Senin, 07 November 2016

NAN TUO MANAHAN BATHIN, NAN MUDO MANAHAN LAHIE

dikotomi tua - muda tak jarang kerap muncul dan menjadi masalah dalam suatu kehidupan bersama, baik dalam organisasi kesukuan di satu kenagarian maupun pada sebuah organisasi modern lainnya.

perbedaan antara kalangan tua dan muda biasanya terjadi pada tataran cara pandang dan tata cara penanganan suatu persoalan, baik dalam pemikiran maupun dalam tindakan.

para kalangan muda, dengan kemudaannya suka alpa dalam bertindak, menabrak tata aturan, asal main sikat saja.

sementara para kalangan tua sudah semestinya memiliki banyak pertimbangan walau terkesan lamban tapi masalah terselesaikan. begitulah dinamika suatu cara pandang antara kelompok tua dan kelompok muda, tak jarang diantara dua generasi ini jika dipertemukan dalam sebuah momen memunculkan perseberangan.

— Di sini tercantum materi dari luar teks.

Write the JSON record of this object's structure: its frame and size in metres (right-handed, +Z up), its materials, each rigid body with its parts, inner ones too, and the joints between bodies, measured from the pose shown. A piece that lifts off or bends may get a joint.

nan tuo manahan batin, pada sebagian masyarakat ada juga yg menyebutnya dengan ungkapan nan tuo manahan ragam. jika ditelisik lebih dalam petatah usang ini kembali menyadarkan kita, terhadap berbagai resiko hidup yg imbasnya pada pertaruhan harga diri dan kepribadian jika tidak hati2 menyikapinya. kepatutan dan kepantasan dalam sikap atau perbuatan mesti disesuaikan dengan usia. seiring dengan bertambahnya usia maka semakin tinggi tingkat kearifan yg dimiliki seseorang.

dengan bertambahnya usia, makin banyak merasakan asam garam kehidupan, hendaknya makin matanglah dalam tindakan dan pemikiran.

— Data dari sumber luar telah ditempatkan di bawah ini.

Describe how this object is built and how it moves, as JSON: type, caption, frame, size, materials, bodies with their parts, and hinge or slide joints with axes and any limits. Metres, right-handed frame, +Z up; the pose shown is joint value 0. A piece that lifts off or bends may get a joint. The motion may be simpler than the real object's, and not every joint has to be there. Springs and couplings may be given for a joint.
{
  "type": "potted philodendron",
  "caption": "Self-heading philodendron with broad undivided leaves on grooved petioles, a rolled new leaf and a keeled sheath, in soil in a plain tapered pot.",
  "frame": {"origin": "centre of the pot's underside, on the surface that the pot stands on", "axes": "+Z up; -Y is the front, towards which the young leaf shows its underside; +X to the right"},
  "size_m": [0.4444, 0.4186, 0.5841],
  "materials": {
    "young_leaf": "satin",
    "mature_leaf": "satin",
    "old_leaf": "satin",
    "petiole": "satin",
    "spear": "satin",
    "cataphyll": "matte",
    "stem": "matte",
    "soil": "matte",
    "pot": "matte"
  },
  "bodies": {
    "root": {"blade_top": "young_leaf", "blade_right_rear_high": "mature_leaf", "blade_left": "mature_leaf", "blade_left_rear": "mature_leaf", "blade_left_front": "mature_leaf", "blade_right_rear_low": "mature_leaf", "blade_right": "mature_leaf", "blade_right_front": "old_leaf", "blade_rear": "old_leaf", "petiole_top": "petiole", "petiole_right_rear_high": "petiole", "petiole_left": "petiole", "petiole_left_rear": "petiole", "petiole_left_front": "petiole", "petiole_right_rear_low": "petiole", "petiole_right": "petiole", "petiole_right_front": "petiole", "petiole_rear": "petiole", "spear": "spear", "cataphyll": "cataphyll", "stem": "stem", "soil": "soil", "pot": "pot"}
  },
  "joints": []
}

terbiasa memilah, menyeleksi berbagai tindakan dan pemikiran sehingga tak semua hal mesti diverbalkan. dalam menyikapi satu persoalan, tak jarang para orang tua hanya menyikapi dengan seulas senyum, sebagai tanda sudah faham, tak perlu diujudkan lagi dalam bentuk perkataan, ”alun takilek lah bakalam”.

begitulah nilai kearifan para kalangan tua. ada pameo yg menyatakan “lah mangecek pulo mangkok ka bedo”.

nan mudo manahan lahie, jamaknya anak muda biasa ceroboh dalam bertindak, lebih megutamakan kekuatan dari pada pemikiran. mempunyai kecenderungan sikap emosional, tak peduli dengan resiko yg akan dialami, hantam dulu, perkara belakangan.

begitulah para anak muda bisa ceroboh sesuai dengan usia dan kemudaan yg mereka miliki. kemampuan menahan dirinya cenderung lemah, mudah terjebak pada hal bisa merugikan. memang sudah menjadi sebuah kewajaran sebagai orang muda terkadang memiliki sikap ceroboh disertai dengan emosi yg labil.

adagium “nan mudo manahan lahie” mengingatkan para kalangan muda agar mawas diri, memiliki kemampuan yg baik dalam menata prilaku, pandai mengendalikan diri, piawai dan cerdas dalam emosional. “mantang2 tulang gadang, agak2 urang ka talendo”.

akan lebih celaka lagi jika pepatah ini tak lagi dijadikan pedoman dan diamalkan.
kondisi ini memungkinkan menjadi sumber petaka, terjadinya berbagai gejolak dan ketimpangan. saat masing2 pihak tidak lagi menyadari posisi kedirian dengan bijak, maka pegeseran nilai dan moralitas dalam masyarakat semakin menjadi salah arah. yg tua berlagak muda, gaya dan tingkahnya tak mau kalah dari yg muda2, sebaliknya kalangan mudapun telah kehilangan rasa hormat dan penghargaan terhadap orang yg lebih tua, semuanya sudah sama rata dan sama rasa pupuslah batas nilai dan norma yang ada, terutama pada budaya alam Minangkabau.

“Bagalau taranak tangah padang, nan gaek ndak tau di gaeknyo, nan ketek ndak tau jo keteknyo".